After preaching bipartisanship as a candidate, Obama the president leveraged huge Democratic majorities in Congress to produce a series of legislative achievements: the health care overhaul, new financial rules and an economic stimulus measure. He declared an end to the combat mission in Iraq and, while bolstering U.S. forces in Afghanistan, he has pledged to start pulling troops home.
It's a record that could help or hurt his prospects depending on the whims of an electorate that has shown itself impatient with spotty progress amid economic turmoil.
The issue is certain to dominate the campaign.
"This will be about the economy," said White House press secretary Robert Gibbs. "It was when we were last playing presidential politics, and it will be when we start again."
Economists predict the unemployment rate won't fall considerably before the election. White House officials privately acknowledge that they don't expect a complete economic turnaround. They're banking on good economic news _ like the Friday report that unemployment slipped to 9.4 percent in December _ will continue over the next year, allowing Obama to argue that he's overseeing a rebirth and, thus, shouldn't be fired.

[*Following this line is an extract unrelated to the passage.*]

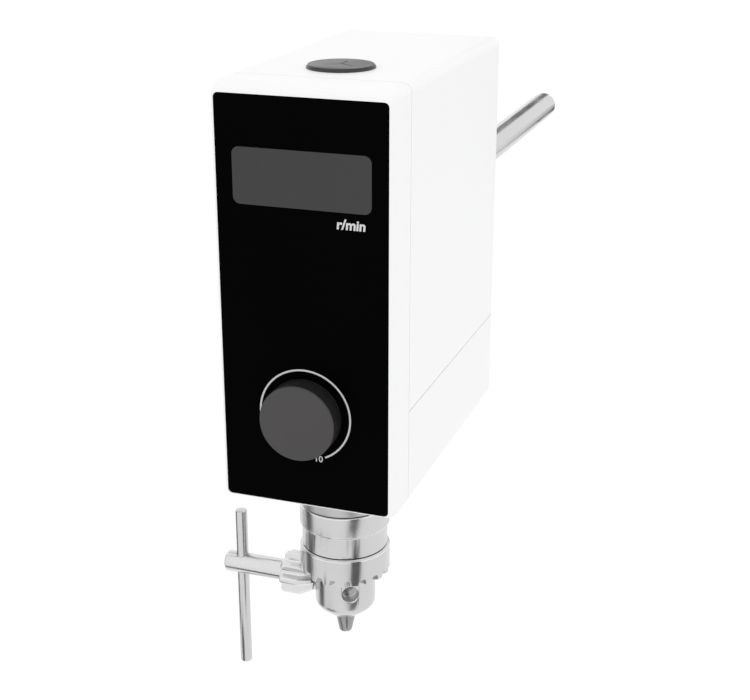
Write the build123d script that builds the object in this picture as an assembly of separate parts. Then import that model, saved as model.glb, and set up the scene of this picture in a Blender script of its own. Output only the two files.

"We know these numbers can bounce around from month to month, but the trend is clear," Obama said Friday, already trying to make the case.
History shows that the argument can work.
Despite 7.4 percent unemployment in October 1984, President Ronald Reagan was re-elected because the economy was steadily improving _ and people felt it.
"We need two strong years of economic growth and a significant reduction in the unemployment rate. It needs to be moving in the right direction," said Steve Murphy, a Democratic consultant on Obama's first campaign. "If we're able to withdraw our forces from Iraq on schedule and largely able to withdraw our forces from Afghanistan, that's going to be well received here, too."
Still, as other incumbents before him can attest, a troubled economy sometimes is an insurmountable obstacle. Democratic President Jimmy Carter lost in 1980 and Republican George H.W. Bush came up short a dozen years later.
There are other lessons Obama can learn from previous presidents.
Following a 1994 drubbing, Democratic President Bill Clinton showed how working with a Republican-controlled Congress could put him on solid footing for re-election with independent voters who play a pivotal role in general elections.
Obama seems to be using that playbook now that Republicans run the House. He's embracing an opportunity to govern in a more bipartisan manner as he did in compromising with the GOP on tax cuts at the end of last year.
The strategy could help him win back crucial supporters: independents and his broad coalition of first-time voters who were attracted to his call for a new approach to politics and carried him to victory in 2008. They didn't turn out for his Democrats two years later. Obama wasn't on the ballot in November, but he acknowledged coming up short in his promise to change how Washington works.
Winning 270 electoral votes depends on that support.
Obama reached the magic number in his first campaign by aggressively turning out new and infrequent voters, especially young people, in states that aren't usually contested. The effort paved the way for victories in GOP-leaning states such as Indiana, North Carolina and Virginia, giving him enough electoral votes to win the White House.
Two years later, Obama's job approval rating in those states and others is languishing under 50 percent, and Obama aides privately acknowledge the map is more difficult.
"He has to do a two-step dance: recapture those independents who moved to a different place in 2010 and re-energize those new voters who came out in 2008," said Jamal Simmons, a consultant at the Democratic National Committee during Obama's campaign. "If the electorate looks anything close to the way it looked in November 2010, Barack Obama could part the Red Sea and he would have a very hard time getting re-elected."
The next campaign has been in Obama's sights since just after he won the first.
That's when advisers decided to house the backbone of the campaign _ a grassroots mobilizing and fundraising operation called Organizing for America _ at the DNC. Since then, staffers have been updating a contact list that numbers more than 13 million. The DNC long has collected research to use against prospective GOP candidates should they win the nomination.
Obama's top political advisers have been sketching the campaign's broad strategic plan for the past several months, including setting a goal of raising far more than his record $750 million haul. White House advisers have signaled that Obama wouldn't oppose Democratic-leaning independent groups raising money to run ads given the onslaught by GOP-aligned outside groups such as American Crossroads in 2010.
Obama's core political team remains the same as 2008. White House senior adviser David Axelrod is to advise the campaign in his hometown of Chicago. Gibbs is stepping down to become a campaign consultant. Obama's first campaign manager, David Plouffe, is joining the White House next week with a political portfolio. White House deputy chief of staff Jim Messina is to leave by month's end to run the campaign from Chicago.
The president's team hopes that by anchoring the campaign in Chicago, it can stoke the grass-roots feel of the first campaign and counter the notion that Obama has become a creature of Washington. Most incumbents _ including Reagan, Clinton and both Bushes _ have kept their campaigns in close proximity to the White House to ensure continuity with the power center.
It may just be fitting, as well, for a president who has a record of defying convention, and, come 2012, will try to do so once again.